Par exemple à Paris : la plateforme d’Orly dispose de deux centres spirituels dont un avec synagogue, mosquée et chapelle chrétienne. La plate-forme de Roissy-CDG dispose de trois centres dont deux avec synagogue, mosquée et chapelle chrétienne.
Z.: Mais qui sont vos « paroissiens »?
P. J. F.: Les » paroissiens potentiels » sont innombrables : plus de 10.000.000 sont des navigants ou des personnes travaillant sur ces plateformes. En 2001, 1.225.000.000 passagers se sont trouvés dans ces 132 aéroports internationaux.
Z.: N’est-ce pas difficile pour les représentants de la foi de « s’intégrer » et de se faire connaître dans une structure comme un immense aéroport international?
P. J. F.: Dans la vie d’un aéroport, nous avons une place toute particulière. Nous nous sentons pleinement intégrés à la vie quotidienne de tous ceux qui en réalisent l’existence et la raison d’être, et qui viennent nous consulter. Nous sommes aussi proches des manutentionnaires, des navigants, du personnel au sol que des responsables des escales et des directions aéroportuaires.
Nous voulons respecter la personnalité et les convictions de chacun, sans vouloir être des « prédicants ». Nous sommes des témoins qui aidons chacun à vivre l’essentiel de sa conscience personnelle et de sa foi.
Nous avons, tous et chacun, une vision de l’homme que nous inspire la Parole de Dieu et notre foi. Nous avons une vision du monde en raison même de cette pensée de Dieu qui rejoint tous les hommes sans exception et selon leur propre culture.
Nous sommes sur le chemin de ces passagers d’un jour que nous rencontrons pour ne plus jamais les revoir, mais qui viennent chercher et trouver le silence, la paix et l’unité intérieure, dans les centres spirituels, que les aéroports mettent à leur disposition ou dans les conversations qu’ils échangent avec nous.
Ces échanges, ces relations, ces accueils établissent une solidarité et une convivialité qui va souvent au cœur même de la personne et de ses préoccupations les plus fondamentales.

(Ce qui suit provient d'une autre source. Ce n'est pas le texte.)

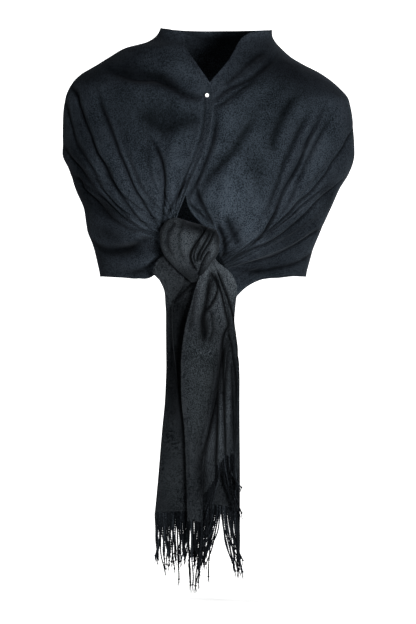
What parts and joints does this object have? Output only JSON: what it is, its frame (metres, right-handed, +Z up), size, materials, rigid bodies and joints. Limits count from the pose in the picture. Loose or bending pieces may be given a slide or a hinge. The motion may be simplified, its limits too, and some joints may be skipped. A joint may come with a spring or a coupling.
{
  "type": "pashmina shawl",
  "caption": "Dark fringed pashmina shawl worn round the shoulders, pinned at the neck, its ends knotted at the waist and hanging as pleated tails.",
  "frame": {"origin": "middle of the neck opening, level with where the cloth bears on the wearer's shoulders", "axes": "+Z up, -Y towards the front where the knot is, +X towards the wearer's left"},
  "size_m": [0.4379, 0.3003, 0.838],
  "materials": {
    "cloth": "fine twill of soft wool and silk, blue-black, with a soft low sheen",
    "fringe": "twisted tassels of the cloth's own warp yarn",
    "bead": "pearl bead head on a thin steel shank"
  },
  "bodies": {
    "root": {"back_stretch": "cloth", "right_front_stretch": "cloth", "left_front_stretch": "cloth", "knot": "cloth", "front_tail": "cloth", "rear_tail": "cloth", "front_fringe": "fringe", "rear_fringe": "fringe", "neck_pin": "bead"}
  },
  "joints": []
}
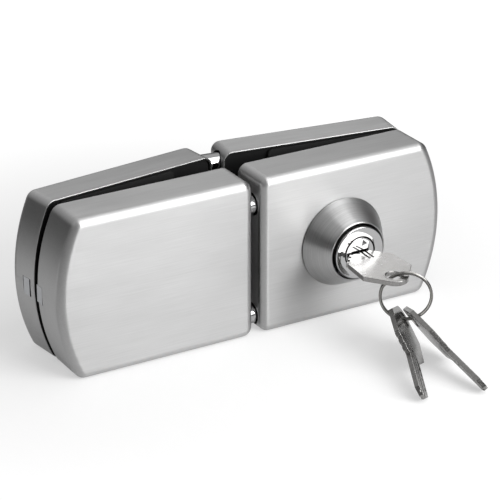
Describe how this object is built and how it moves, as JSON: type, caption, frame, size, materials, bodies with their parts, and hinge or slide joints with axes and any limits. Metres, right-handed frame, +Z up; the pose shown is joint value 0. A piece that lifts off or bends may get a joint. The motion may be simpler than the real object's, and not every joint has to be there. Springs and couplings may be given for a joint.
{
  "type": "double glass door lock",
  "caption": "Clamp-on lock for the meeting edges of two frameless glass doors, with round bolts thrown by a key or a thumb turn.",
  "frame": {"origin": "on the two doors' meeting line, on the plane of the front covers' rims, at mid height", "axes": "+X from the strike half to the lock half, -Y towards the key side, +Z up"},
  "size_m": [0.202, 0.1696, 0.076],
  "materials": {
    "brushed_stainless": "brushed lengthwise",
    "bright_chrome": "polished chrome plate",
    "black_coated_steel": "satin black powder coat",
    "black_rubber": "matt",
    "nickel_plated_brass": "satin nickel plate over brass",
    "zinc_plated_steel": "bright zinc plate"
  },
  "bodies": {
    "lock_front": {"lock_front_cover": "brushed_stainless", "lock_front_plate": "black_coated_steel", "lock_front_pad": "black_rubber", "lock_front_upper_guide": "black_coated_steel", "lock_front_lower_guide": "black_coated_steel", "lock_front_catch": "zinc_plated_steel", "lock_front_upper_stud": "zinc_plated_steel", "lock_front_lower_stud": "zinc_plated_steel", "lock_hinge_pin": "zinc_plated_steel", "lock_upper_clamp_screw": "zinc_plated_steel", "lock_lower_clamp_screw": "zinc_plated_steel", "escutcheon": "brushed_stainless", "cylinder": "bright_chrome", "cylinder_bracket": "zinc_plated_steel", "cylinder_nut": "zinc_plated_steel"},
    "key_plug": {"plug": "bright_chrome", "lock_front_pinion": "zinc_plated_steel"},
    "front_bolts": {"lock_front_carriage": "zinc_plated_steel", "lock_front_upper_bolt": "bright_chrome", "lock_front_lower_bolt": "bright_chrome", "drive_pin": "zinc_plated_steel"},
    "lock_rear": {"lock_rear_cover": "brushed_stainless", "lock_rear_plate": "black_coated_steel", "lock_rear_pad": "black_rubber", "lock_rear_upper_guide": "black_coated_steel", "lock_rear_lower_guide": "black_coated_steel", "lock_rear_catch": "zinc_plated_steel", "lock_rear_upper_stud": "zinc_plated_steel", "lock_rear_lower_stud": "zinc_plated_steel", "thumb_rose": "brushed_stainless"},
    "rear_bolts": {"lock_rear_carriage": "zinc_plated_steel", "lock_rear_upper_bolt": "bright_chrome", "lock_rear_lower_bolt": "bright_chrome"},
    "thumb_turn": {"thumb_turn": "brushed_stainless", "lock_rear_pinion": "zinc_plated_steel"},
    "key": {"key": "nickel_plated_brass"},
    "key_ring": {"key_ring": "nickel_plated_brass"},
    "spare_key_1": {"spare_key_1": "nickel_plated_brass"},
    "spare_key_2": {"spare_key_2": "nickel_plated_brass"},
    "strike_front": {"strike_front_cover": "brushed_stainless", "strike_front_plate": "black_coated_steel", "strike_front_pad": "black_rubber", "strike_front_upper_socket": "black_coated_steel", "strike_front_lower_socket": "black_coated_steel", "strike_front_catch": "zinc_plated_steel", "strike_hinge_pin": "zinc_plated_steel", "strike_upper_clamp_screw": "zinc_plated_steel", "strike_lower_clamp_screw": "zinc_plated_steel"},
    "strike_rear": {"strike_rear_cover": "brushed_stainless", "strike_rear_plate": "black_coated_steel", "strike_rear_pad": "black_rubber", "strike_rear_upper_socket": "black_coated_steel", "strike_rear_lower_socket": "black_coated_steel", "strike_rear_catch": "zinc_plated_steel"}
  },
  "joints": [
    {"name": "key_turn", "type": "hinge", "parent": "lock_front", "child": "key_plug", "pos_m": [0.0444, -0.0369, -0.0009], "axis": [0, 1, 0], "range_deg": [0, 90]},
    {"name": "front_bolts_throw", "type": "slide", "parent": "lock_front", "child": "front_bolts", "axis": [1, 0, 0], "range_m": [0, 0.0108]},
    {"name": "lock_rear_jaw", "type": "hinge", "parent": "lock_front", "child": "lock_rear", "pos_m": [0.009, 0.00695, 0], "axis": [0, 0, 1], "range_deg": [0, 7.5]},
    {"name": "rear_bolts_throw", "type": "slide", "parent": "lock_rear", "child": "rear_bolts", "axis": [0.9914, -0.1305, 0], "range_m": [0, 0.0108]},
    {"name": "thumb_turn_turn", "type": "hinge", "parent": "lock_rear", "child": "thumb_turn", "pos_m": [0.04745, 0.02776, 0.0009], "axis": [0.1305, 0.9914, 0], "range_deg": [-90, 0]},
    {"name": "key_withdraw", "type": "slide", "parent": "key_plug", "child": "key", "axis": [0, -0.9996, -0.0279], "range_m": [0, 0.03]},
    {"name": "ring_swing", "type": "hinge", "parent": "key", "child": "key_ring", "pos_m": [0.0444, -0.0645, -0.00202], "axis": [0.8634, -0.5045, 0], "range_deg": [-3, 9]},
    {"name": "spare_key_1_swing", "type": "hinge", "parent": "key_ring", "child": "spare_key_1", "pos_m": [0.04803, -0.06662, -0.02252], "axis": [-0.8634, 0.5045, 0], "range_deg": [0, 20]},
    {"name": "spare_key_2_swing", "type": "hinge", "parent": "key_ring", "child": "spare_key_2", "pos_m": [0.0526, -0.06929, -0.02197], "axis": [-0.8634, 0.5045, 0], "range_deg": [0, 8]},
    {"name": "halves_apart", "type": "slide", "parent": "lock_front", "child": "strike_front", "axis": [-1, 0, 0], "range_m": [0, 0.03]},
    {"name": "strike_rear_jaw", "type": "hinge", "parent": "strike_front", "child": "strike_rear", "pos_m": [-0.009, 0.00695, 0], "axis": [0, 0, -1], "range_deg": [0, 6.8]}
  ],
  "couplings": [
    {"joint": "key_turn", "follows": "front_bolts_throw", "rad_per_m": 145.45},
    {"joint": "rear_bolts_throw", "follows": "front_bolts_throw", "ratio": 1},
    {"joint": "thumb_turn_turn", "follows": "front_bolts_throw", "rad_per_m": -145.45}
  ]
}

Z.: Les aéroports sont aussi des lieux ou se concentre la misère du monde (immigration, crises de l’emploi…), et dans la situation internationale actuelle, ils peuvent devenir des cibles potentielles, ou bien, du fait de défaillances de la machine ou de l’homme, des lieux de catastrophes: quel est votre place dans ces circonstances?
P. J. F. : Insérés dans cette vie des aéroports, nous partageons l’anxiété du personnel face aux situations difficiles de l’avenir de certaines compagnies. Nous essayons de soutenir les demandeurs d’asile qui attendent à la frontière. Nous partageons les terribles moments vécus par ceux qui sont frappés de près ou de loin, familles et navigants, par des catastrophes comme celle du Concorde, d’Halifax, du TWA 800 ou de Lockerby.
Nous ne sommes alors ni des psychologues, ni des médecins, ni des assistants sociaux. Nous sommes des hommes et des femmes qui transmettons la bonté et l’amour de Dieu, avec nos limites humaines et aussi avec tout notre cœur.
Z.: Comment résumeriez-vous le fruit de ce congrès?
P. J. F.: Ce congrès veut dire tout cela : l’aéroport n’est pas une frontière hermétique, il est surtout un lieu où la mondialisation se vit dans les échanges parce que chacun est au carrefour non seulement des lignes aériennes, mais surtout, par elles, au carrefour des cultures, des peuples, et des religions, grâce à la présence des aumôniers.